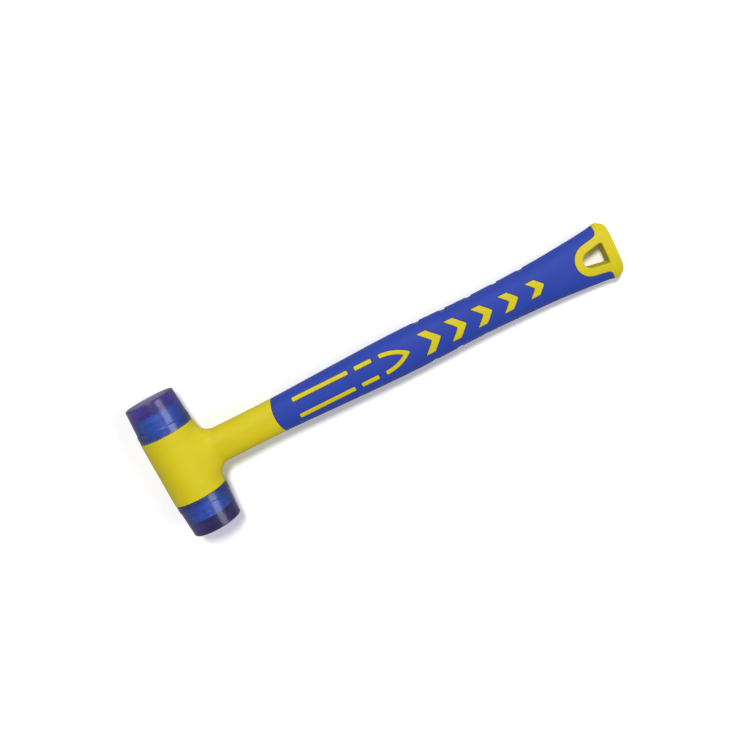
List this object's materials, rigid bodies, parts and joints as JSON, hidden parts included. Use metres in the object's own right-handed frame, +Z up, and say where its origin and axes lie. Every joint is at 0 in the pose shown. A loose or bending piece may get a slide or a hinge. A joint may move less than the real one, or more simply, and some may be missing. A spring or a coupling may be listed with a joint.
{
  "type": "dead blow mallet",
  "caption": "Double-faced dead blow mallet with screw-on translucent tips, a moulded head and neck, a rubber grip with inlaid arrows and a hanging hole.",
  "frame": {"origin": "centre of the outline seen from above, on the surface that the mallet lies on", "axes": "the mallet lies on its side: +X from the head to the butt of the handle, Y along the head from face to face, +Z up"},
  "size_m": [0.3428, 0.0978, 0.0387],
  "materials": {
    "yellow_plastic": "satin moulded nylon",
    "blue_rubber": "matte moulded grip rubber",
    "purple_plastic": "translucent, polished",
    "blue_plastic": "moulded, semi-gloss",
    "rod_steel": "drawn bar",
    "shot_steel": "ground balls"
  },
  "bodies": {
    "handle_and_head": {"body_moulding": "yellow_plastic", "grip_sleeve": "blue_rubber", "handle_rod": "rod_steel", "shot_canister": "blue_plastic", "canister_plug_left": "blue_plastic", "canister_plug_right": "blue_plastic"},
    "seal_left": {"seal_ring_left": "blue_plastic"},
    "tip_left": {"tip_left": "purple_plastic"},
    "seal_right": {"seal_ring_right": "blue_plastic"},
    "tip_right": {"tip_right": "purple_plastic"},
    "shot_charge": {"shot_01": "shot_steel", "shot_02": "shot_steel", "shot_03": "shot_steel", "shot_04": "shot_steel", "shot_05": "shot_steel", "shot_06": "shot_steel", "shot_07": "shot_steel", "shot_08": "shot_steel", "shot_09": "shot_steel", "shot_10": "shot_steel", "shot_11": "shot_steel", "shot_12": "shot_steel", "shot_13": "shot_steel", "shot_14": "shot_steel", "shot_15": "shot_steel", "shot_16": "shot_steel", "shot_17": "shot_steel", "shot_18": "shot_steel", "shot_19": "shot_steel", "shot_20": "shot_steel", "shot_21": "shot_steel", "shot_22": "shot_steel", "shot_23": "shot_steel", "shot_24": "shot_steel", "shot_25": "shot_steel", "shot_26": "shot_steel", "shot_27": "shot_steel"}
  },
  "joints": [
    {"name": "tip_left_advance", "type": "slide", "parent": "handle_and_head", "child": "seal_left", "axis": [0, 1, 0], "range_m": [0, 0.01205]},
    {"name": "tip_left_turn", "type": "hinge", "parent": "seal_left", "child": "tip_left", "pos_m": [-0.1521, 0.036, 0.0193], "axis": [0, 1, 0], "range_deg": [0, 1080]},
    {"name": "tip_right_advance", "type": "slide", "parent": "handle_and_head", "child": "seal_right", "axis": [0, -1, 0], "range_m": [0, 0.01205]},
    {"name": "tip_right_turn", "type": "hinge", "parent": "seal_right", "child": "tip_right", "pos_m": [-0.1521, -0.036, 0.0193], "axis": [0, -1, 0], "range_deg": [0, 1080]},
    {"name": "shot_run", "type": "slide", "parent": "handle_and_head", "child": "shot_charge", "axis": [0, 1, 0], "range_m": [-0.0062, 0.0062]}
  ],
  "couplings": [
    {"joint": "tip_left_advance", "follows": "tip_left_turn", "m_per_rad": 0.00063662},
    {"joint": "tip_right_advance", "follows": "tip_right_turn", "m_per_rad": 0.00063662}
  ]
}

^^^^

#### [Problem to work on]
Using the material above, count the lines containing the word "bodies". Reply with the number alone.

#### [Exercise response]
2